At first, she didn’t say anything. I guess she was trying to figure out what on earth Elroy was. Then, gradually she would feel that he was a kind of doll with a face and limbs and everything and even start wondering whether he’d come from the Palais Royal toy-shop. I waited, with my face very near to the hole. Only after a long time went by did Valentina say: ‘What’s his name?’
‘Elroy,’ I said. ‘He’s a Royal Marine.’
What I remember most about the days that followed were all the hours I spent listening to Valentina’s voice telling me about the past. It was like her whole life was being gathered in and brought back from all the far corners of the cold earth where it had once been and distilled in the darkness of her cell and poured into my ear through the funnel in the wall. It was like I was learning in a short space of time more than I’d been taught in nearly fourteen years of existence.
‘You know, Lewis,’ she kept saying, ‘I think this is boring for you, hearing about all these things which are past and gone. Why don’t we talk about the future?’
I said I didn’t want to talk about that. I knew there might be no future. Valentina must have known this, too, deep inside her somewhere, but she’d just decided not to admit it.
She told me the person in her family she most resembled was her grandmother, Zoya, Anton’s mother. She said: ‘Zoya was fat and greedy, like me. Her idea of paradise would have been to own a patisserie shop. But paradise never came.’

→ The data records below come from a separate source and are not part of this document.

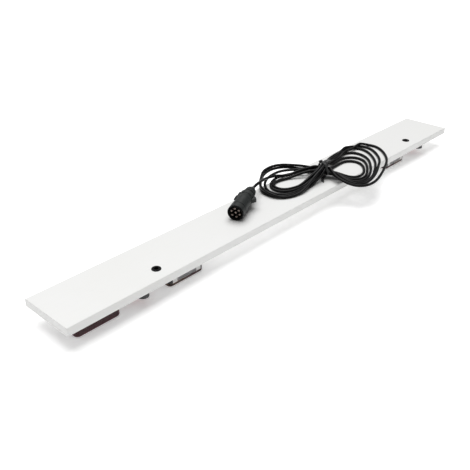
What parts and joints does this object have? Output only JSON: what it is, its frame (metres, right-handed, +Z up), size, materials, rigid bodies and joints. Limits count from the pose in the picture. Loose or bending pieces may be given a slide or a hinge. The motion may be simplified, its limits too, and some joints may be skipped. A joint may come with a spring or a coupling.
{
  "type": "trailer lighting board",
  "caption": "Hollow white lighting board lying on its rear lamps, fog lamp and warning triangles, with a tied hank of black cable and a round plug on its back.",
  "frame": {"origin": "on the floor, under the middle of the board, with the board lying on its lamps", "axes": "+X along the board towards the end without the fog lamp, +Z up out of the back face; -Y is the long edge that is upper in use"},
  "size_m": [1.37, 0.2605, 0.0933],
  "materials": {
    "board_white": "satin white extruded plastic",
    "rubber_black": "matt black rubber",
    "cable_black": "extruded black sheath, satin",
    "lamp_black": "moulded black plastic",
    "bulb_brass": "bright brass",
    "bulb_glass": "clear glass",
    "lens_red": "clear-dyed red lens plastic",
    "screw_steel": "zinc plated",
    "reflector_silver": "vacuum metallised",
    "tie_black": "black strap",
    "lens_clear": "clear fluted plastic",
    "plug_black": "moulded dark grey-black plastic",
    "pin_brass": "plated brass",
    "lamp_white": "moulded white plastic",
    "lens_amber": "clear-dyed amber lens plastic",
    "triangle_red": "prismatic red reflector",
    "wire_black": "taped wires"
  },
  "bodies": {
    "root": {"board_profile": "board_white", "cable_entry_boot": "rubber_black", "cable_hank": "cable_black", "cable_lead": "cable_black", "end_cap_left": "board_white", "end_cap_right": "board_white", "fog_lamp_base": "lamp_black", "fog_lamp_bulb_cap": "bulb_brass", "fog_lamp_bulb_glass": "bulb_glass", "fog_lamp_bulb_holder": "lamp_black", "fog_lamp_gasket": "rubber_black", "fog_lamp_lens": "lens_red", "fog_lamp_lens_screws": "screw_steel", "fog_lamp_mounting_screws": "screw_steel", "fog_lamp_reflector": "reflector_silver", "hank_tie": "tie_black", "mounting_grommet_left": "rubber_black", "mounting_grommet_right": "rubber_black", "plate_window_left": "lens_clear", "plate_window_right": "lens_clear", "plug_cable_seal": "rubber_black", "plug_clamp_nut": "plug_black", "plug_collar_seal": "rubber_black", "plug_contact_carrier": "plug_black", "plug_nut_seal": "rubber_black", "plug_pins": "pin_brass", "plug_rim_seal": "rubber_black", "plug_shell": "plug_black", "plug_terminal_screws": "screw_steel", "rear_lamp_base_left": "lamp_white", "rear_lamp_base_right": "lamp_white", "rear_lamp_bulb_caps_left": "bulb_brass", "rear_lamp_bulb_caps_right": "bulb_brass", "rear_lamp_bulb_glasses_left": "bulb_glass", "rear_lamp_bulb_glasses_right": "bulb_glass", "rear_lamp_bulb_holders_left": "lamp_black", "rear_lamp_bulb_holders_right": "lamp_black", "rear_lamp_end_covers_left": "lamp_black", "rear_lamp_end_covers_right": "lamp_black", "rear_lamp_gasket_left": "rubber_black", "rear_lamp_gasket_right": "rubber_black", "rear_lamp_lens_amber_left": "lens_amber", "rear_lamp_lens_amber_right": "lens_amber", "rear_lamp_lens_red_left": "lens_red", "rear_lamp_lens_red_right": "lens_red", "rear_lamp_lens_screws_left": "screw_steel", "rear_lamp_lens_screws_right": "screw_steel", "rear_lamp_mounting_screws_left": "screw_steel", "rear_lamp_mounting_screws_right": "screw_steel", "rear_lamp_reflector_left": "reflector_silver", "rear_lamp_reflector_right": "reflector_silver", "triangle_backing_left": "lamp_black", "triangle_backing_right": "lamp_black", "triangle_reflector_left": "triangle_red", "triangle_reflector_right": "triangle_red", "triangle_screws_left": "screw_steel", "triangle_screws_right": "screw_steel", "wire_loom_left": "wire_black", "wire_loom_right": "wire_black", "wire_splice": "wire_black"}
  },
  "joints": []
}
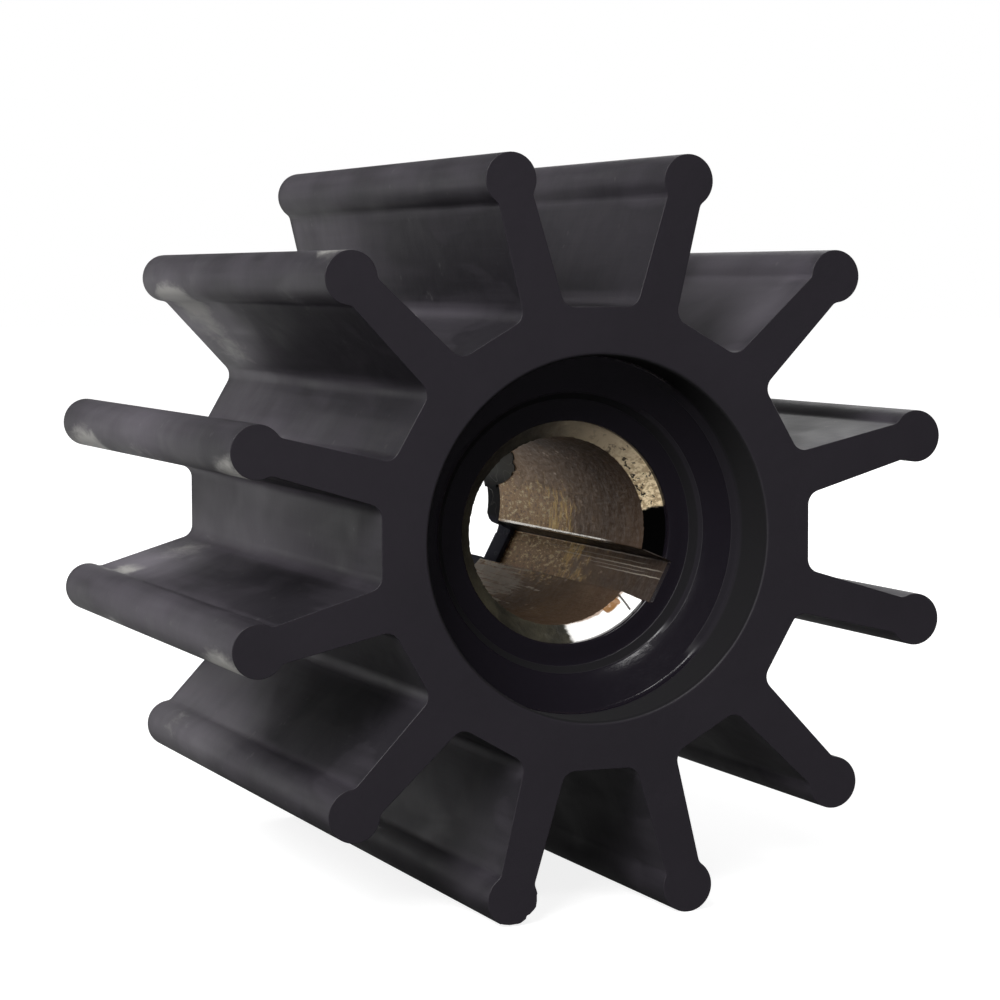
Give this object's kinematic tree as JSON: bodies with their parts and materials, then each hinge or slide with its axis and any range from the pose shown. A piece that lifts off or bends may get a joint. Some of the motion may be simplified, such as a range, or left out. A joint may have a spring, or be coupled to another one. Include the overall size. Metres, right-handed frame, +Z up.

Zoya lived in Leningrad, where Anton was born. She lived there all her life, including right through the siege of the city which began in 1941 and lasted nine hundred days. During all this time, there were no trains and no trams and no light.
Food was so scarce, people ate up all the dogs
and cats and rats and all the sparrows and starlings of the city. They made soup from book bindings and glue. When someone died, as 900,000 people did die, bits of their bodies were often eaten in secret, in the lightless rooms. Buttocks were considered a delicacy. Zoya and her neighbours kept themselves alive for two weeks in the winter of 1942 by making a stew out of four crows. Into this stew they put morsels of a road-mender, who had died on the stairs.
I asked Valentina whether, if we were starving and I died, she’d slice off slivers of my bum and make a casserole with them, and she said: ‘Darling, I can say no, never, I would never, never, do that, I would rather die. But the truth is you do not know what you are capable of doing, until that moment – of starvation or self-protection or whatever it is – arrives. People say they know, but they do not. If you had told Zoya, when she was young, that one day she would eat pieces of a road-mender’s body, she would have said that was impossible. But when the moment came, this is what she did.’
I said that if I was starving and Valentina was dead, I would definitely eat her. I asked her if breasts were a delicacy.
She said: ‘Well, I don’t know. Perhaps not. Perhaps there is too much fat in them, what do you think?’
I said I thought they might taste of cream. Then I added: ‘The only thing I’d like to have to go with you, Valentina, would be a bit of sugar.’
She told me about the ship frozen in the Neva river at the time of Zoya’s cannibalism. All through the siege, this ship kept going with a radio broadcast, run from the ship’s generator. It called itself Radio Leningrad. It tried to bring people news about the war and news about where food was to be found and when the siege would end. Valentina said: ‘Zoya told my father that these broadcasts were the things that people most looked forward to every single day. A voice that talks to you, even if you can’t see it, like we can’t see each other now, can give you hope, even if there really and truly is no hope at all. And do you know what those broadcasters used to transmit between the programmes, Lewis? They found a metronome and put it by the mike and just let it tick, on and on. And Zoya said that when you switched on your radio and heard that metronome, you knew that the ship was still there in the river and that the city was still alive.’